Colette, Far From Mommy

As we channeled our inner Ratatouilles — my son actually placed his hand over mine while I chopped some veggies (I drew a line at the hair pulling) — we were reminded that anyone can cook and that cooking should be enjoyable. I do the Ratatouille Colette bit“No! You waste energy and time! You think cooking is a cute job, eh? Like Mommy in the kitchen? Well, Mommy never had to face the dinner rush while the orders come flooding in, and every dish is different and none are simple, and all different cooking time, but must arrive at the customer’s table at exactly the same time, hot and perfect!

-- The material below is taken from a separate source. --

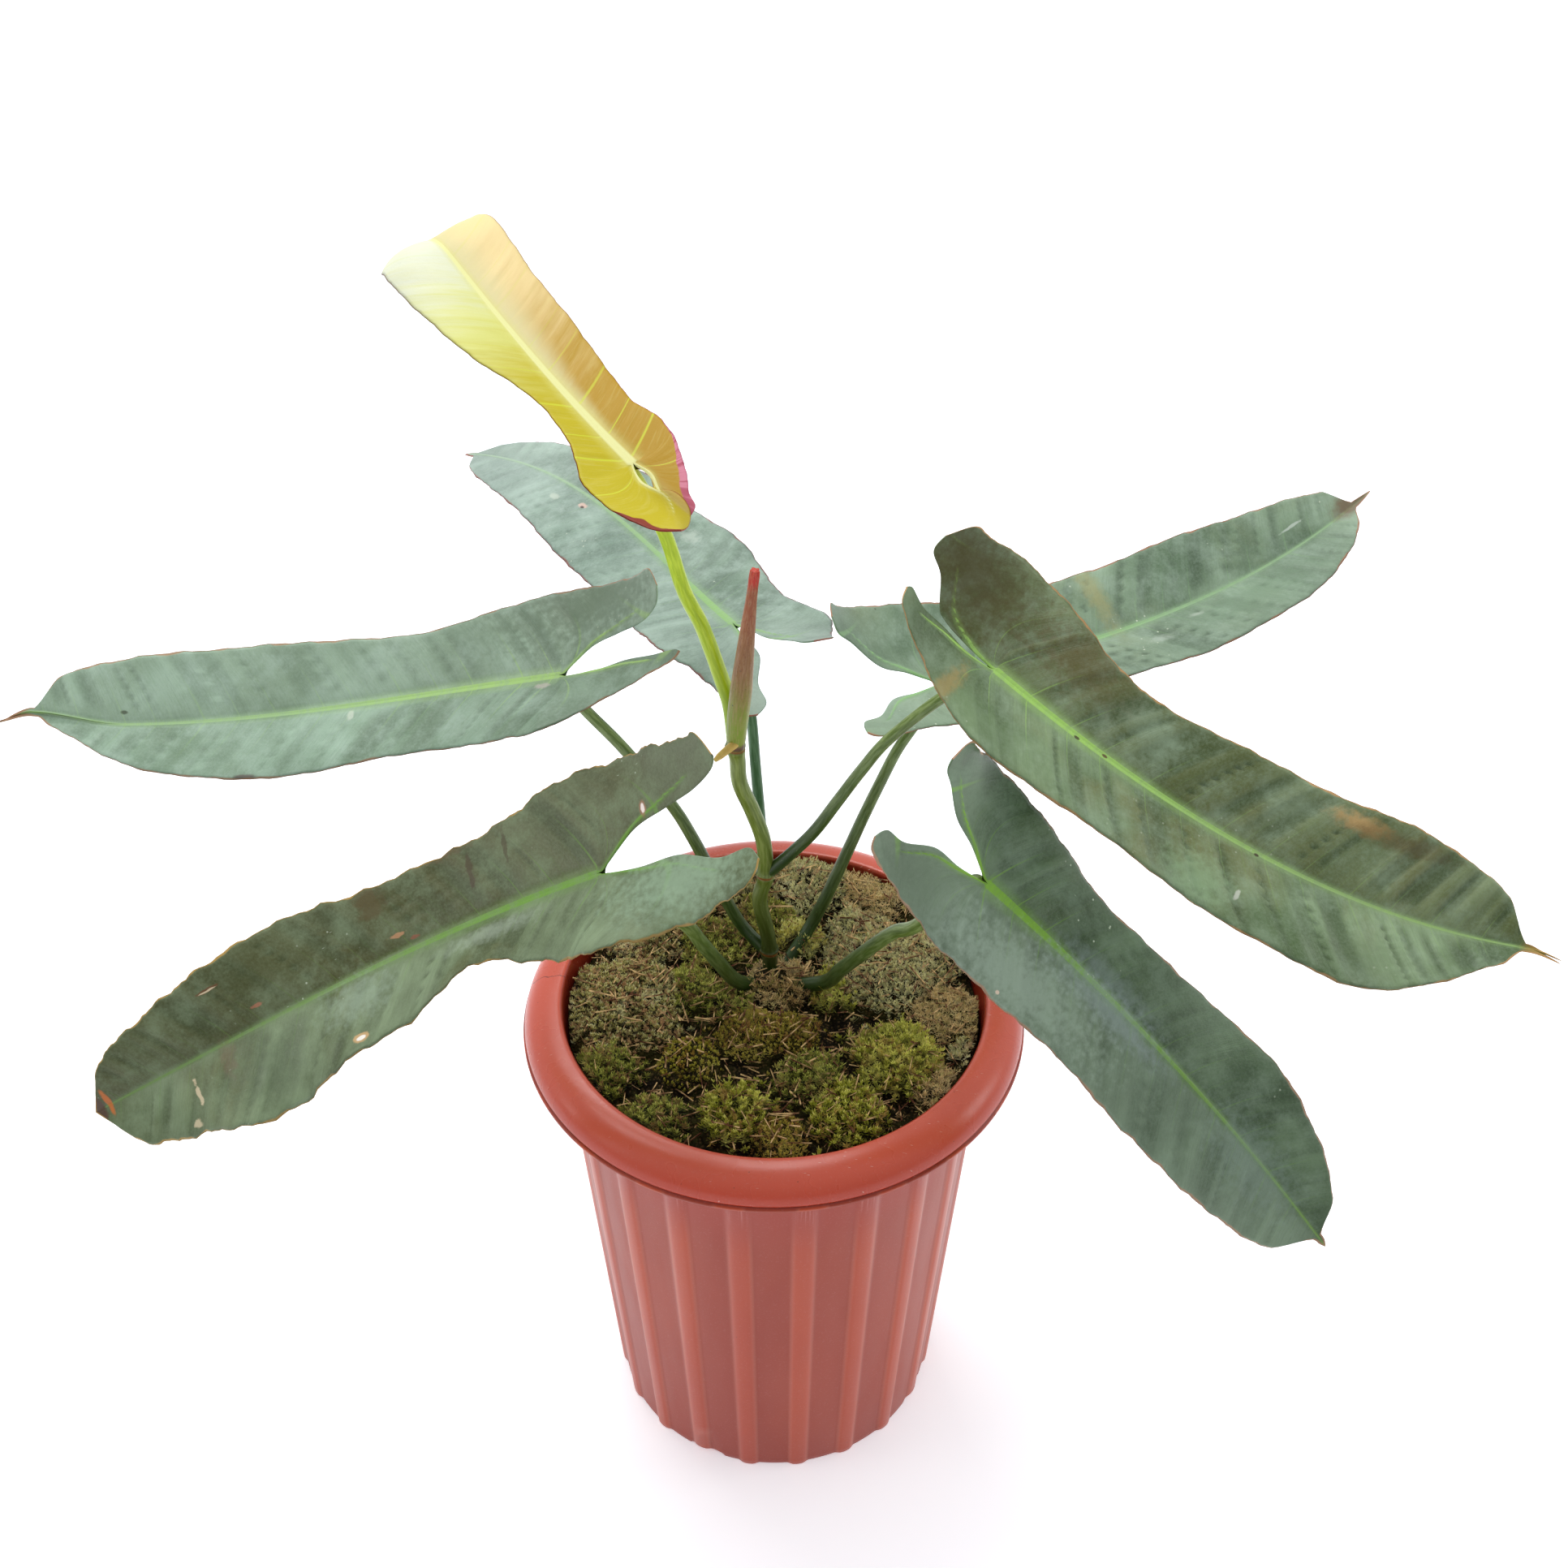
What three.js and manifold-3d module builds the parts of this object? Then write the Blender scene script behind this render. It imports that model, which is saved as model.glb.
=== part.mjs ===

Every second counts and you CANNOT be MOMMY!”  They pick out their parts to play – the lame Linguini and the Remy, the rat with the overly-sensitive taste buds.

 

Bistro Dining

Bistro Dining

Still role playing, we set up a candlelight dinner in the living room by the fire, despite the previous night’s occurrence of a half-cup of hot red candle wax jettisoned from its candle container (I will save that for a Martha homemaker challenge that I would assume involves a hot iron, a wish and a prayer).

 

I call the sous chefs who are suddenly servers, to the kitchen to get the steaming bowls of noodles and soup out to the customers. We do a half-loaf of plain bread and a half-loaf of the full-on horseradish bread for the adventurous table and the tables are set with dishes to match the ones in the Dec 2010 MS Living issue (seriously!). One customer is unsure about the combo and is allowed to have a bowl of noodles and a bowl of broth (a cop out, but bread dipping and a small tasting happen).

 

Martha's Boeuf

Martha's Boeuf

We talk about going to Paris for quite awhile. Seconds are had. When finished, the recipe for six turns out a lot of leftovers. Some go in the fridge for the week and some go in the freezer, in case the furnace goes out again and we need some comfort. I also feel like a Ratatouille viewing is in order, but it’s too late for a school night… maybe with leftovers on Friday? Or I could go solo with another viewing of Julie & Julia. Lots of options and pairings for this great dish that holds the best use of the sous chef’s skills. bon appétit, petits chefs!